- Simple Mortgage
- Mortgage by Conditional Sale
- Usufructuary Mortgage
- English Mortgage
- Mortgage by deposit of title of deeds
- Anomalous mortgage
Simple Mortgage
In a Simple mortgage, the possession of the mortgaged property is not transferred from mortgagor to the mortgagee. If the mortgagor fails to repay the loan, the mortgagee has the right to sell the property and recover the loan from the sale amount.
Mortgage by Conditional Sale
Under such Mortgage, the mortgagor apparently sells the property to the mortgagee on certain conditions
- On failure to repay the mortgage money before a certain date the sale shall become absolute, or
- .On condition that on such repayment of mortgage money the sale shall become invalid, or
- On condition that on such repayment the mortgagee shall retransfer the property.
In such case, the mortgagee is a“mortgagee by conditional sale”.
Usufructuary Mortgage
In a usufructuary Mortgage, the possession of the mortgaged property is transferred to the mortgagee. The mortgagee receives the income from the property (rent, profit, interest, etc) until the repayment of the loan. The title deeds remain with the owner.
English Mortgage
In an English Mortgage the mortgagor binds himself to repay the borrowed money on a certain date. The mortgagor transfers the property absolutely to the mortgagee. But such transfer is subject to the condition that the mortgagee will retransfer the property on repayment before the agreed date.
Mortgage by deposit of title of deeds
In such mortgage, the mortgagor delivers the title document of the property to the mortgagee with an intention to create a security thereon. Such mortgage is valid in towns of Kolkata, Mumbai and any other town as the State Government may notify by publication in Official Gazette
Anomalous mortgage
Anomalous mortgage is a combination of different types of mortgages.
Reverse Mortgage
A reverse mortgage loan is a loan where the lender pays the monthly installments to you instead of you making any payments to the lender. Hence the name reverse mortgage, as the payment stream is reversed. A Reverse mortgage enables senior citizens to convert their home equity into tax-free income. Reverse mortgages enable eligible homeowners to access the money they have built up as equity in their homes.

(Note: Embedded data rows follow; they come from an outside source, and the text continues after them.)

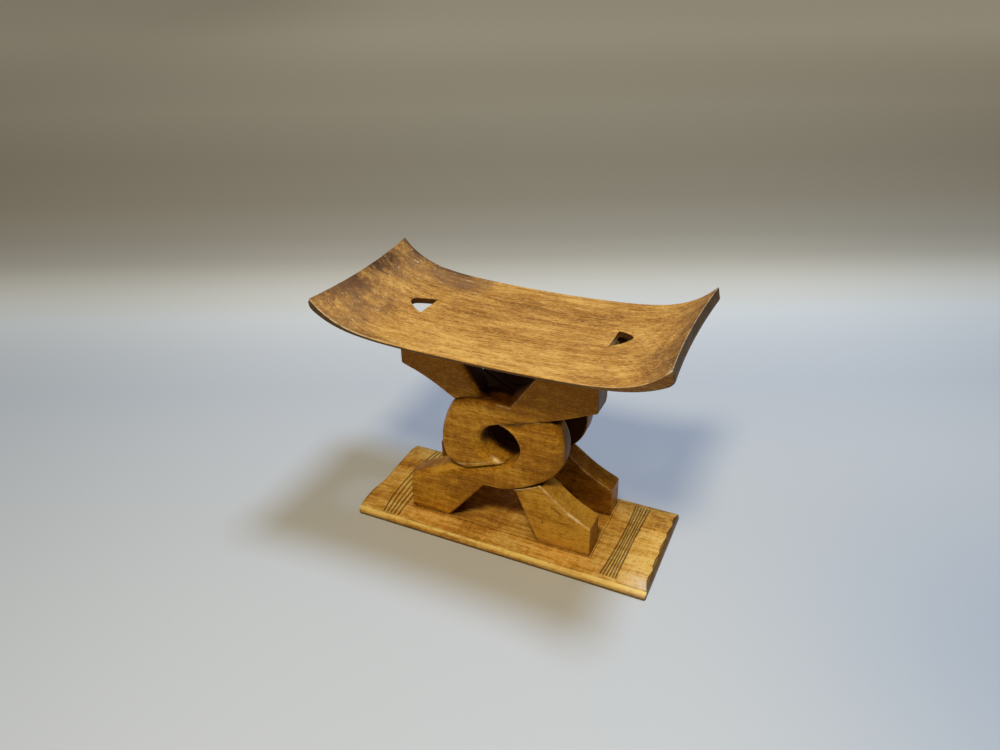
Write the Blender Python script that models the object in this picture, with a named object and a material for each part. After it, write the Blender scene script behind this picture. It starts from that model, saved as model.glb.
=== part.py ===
# Carved wooden stool: a curved seat on two interlaced knot panels over a plank base.
# Metres, +Z up, +X along the stool, -Y towards the front. The origin is the middle of
# the base's underside.

import bmesh
import bpy
import numpy as np

# Whole stool
total_height = 0.380
seam = 0.0003
overrun = 0.020

# Seat, measured between its corner tips
seat_length = 0.487
seat_depth = 0.249
seat_bow = 0.0115
seat_horn = 0.0365
seat_dish = 0.0030
seat_thickness = 0.0085
left_tip_thickness = 0.0150
right_tip_thickness = 0.0200
seat_rim_thickness = 0.0045
seat_rim_reach = 0.0420
seat_tip_lean = 0.0045
seat_side_inset = 0.0045
seat_end_inset = 0.0060
horn_power = 7

# Leaf-shaped finger holes through the seat, each with its straight side towards the middle
left_hole_start = 0.1365
left_hole_width = 0.0458
left_hole_length = 0.0285
left_hole_shift = 0.0037
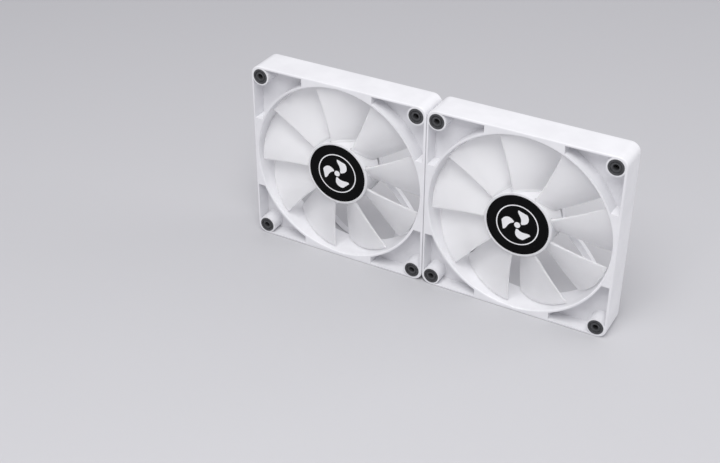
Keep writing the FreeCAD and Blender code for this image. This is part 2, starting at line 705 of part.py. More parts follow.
def plug_contacts(side):
    """Four folded spring contacts, one in each hole of the plug."""
    place = plug_place(side)
    x0 = place.x + PLUG_BACK_WALL
    x1 = x0 + CONTACT_LENGTH
    middle = place.z + PLUG_BODY_THICKNESS / 2
    outer = PIN_HOLE / 2
    inner = outer - CONTACT_WALL
    contacts = []
    for y in pin_rows(side):
        shell = box(x0, x1, y - outer, y + outer, middle - outer, middle + outer)
        bore = box(x0 + CONTACT_WALL, x1, y - inner, y + inner, middle - inner, middle + inner)
        contacts.append(shell.cut(bore))
    return Part.makeCompound(contacts)


# ---------------------------------------------------------------- the bank
IN_THE_FAN = [
    frame, front_pads, rear_pads, bearing_tube, sleeve_bearing, thrust_cap, stator_core,
    stator_bobbin, stator_windings, circuit_board, board_parts, rear_label, lead_root,
    lead_grommet, impeller, hub_label, rotor_yoke, magnet_ring, shaft_bush, shaft, retaining_clip,
]
BEHIND_THE_FAN = [lead, lead_hank, lead_tie, lead_plug, plug_contacts]


def save(shape, node):
    whole = all(s.isValid() and s.Volume > 0 for s in shape.Solids)
    print(node, len(shape.Solids), "solids", round(shape.Volume), "mm3", "" if whole else "NOT VALID")
    shape.exportStep(f"parts/{node}.step")


def main():
    os.makedirs("parts", exist_ok=True)
    for make in IN_THE_FAN:
        shape = make()
        for side, axis_x in SIDES.items():
            placed = shape.copy()
            placed.translate(Vector(axis_x, FRONT_Y, AXIS_HEIGHT))
            save(placed, f"{make.__name__}_{side}")
    for make in BEHIND_THE_FAN:
        for side in SIDES:
            save(make(side), f"{make.__name__}_{side}")


main()
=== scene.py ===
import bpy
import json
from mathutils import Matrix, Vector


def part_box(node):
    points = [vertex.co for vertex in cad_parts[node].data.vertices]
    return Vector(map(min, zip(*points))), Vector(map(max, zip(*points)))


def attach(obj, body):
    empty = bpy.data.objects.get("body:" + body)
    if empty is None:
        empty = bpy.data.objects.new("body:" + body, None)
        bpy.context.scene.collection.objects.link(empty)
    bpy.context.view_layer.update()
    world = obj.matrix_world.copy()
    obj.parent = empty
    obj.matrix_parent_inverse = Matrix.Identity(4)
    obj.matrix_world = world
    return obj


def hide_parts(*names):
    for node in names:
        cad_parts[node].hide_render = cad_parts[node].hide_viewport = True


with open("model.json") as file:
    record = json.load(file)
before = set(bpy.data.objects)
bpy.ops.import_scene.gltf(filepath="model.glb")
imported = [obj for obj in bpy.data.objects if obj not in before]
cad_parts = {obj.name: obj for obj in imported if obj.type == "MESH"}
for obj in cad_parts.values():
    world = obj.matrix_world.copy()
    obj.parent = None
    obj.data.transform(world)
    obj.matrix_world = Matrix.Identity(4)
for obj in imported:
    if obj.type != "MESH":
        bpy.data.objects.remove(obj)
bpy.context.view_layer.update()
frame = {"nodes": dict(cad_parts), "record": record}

# Looks of a bank of two 140 mm axial fans, in metres, round the CAD model.
# Each fan's shapes are made round its own axis, with x to the right, y back from the inlet face
# and z up, and moved to their place in the bank by fan_to_bank().

import json
import math

import bmesh
import bpy
from mathutils import Matrix, Vector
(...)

They are primarily designed to strengthen seniors’ personal and financial independence by providing funds without a monthly payment burden during their lifetime in their home. When you choose a mortgage, you’ll need to think about the repayment method, interest rate deals and special features of some mortgages. The best one for you will depend on your circumstances – so it’s important to understand your options and shop around.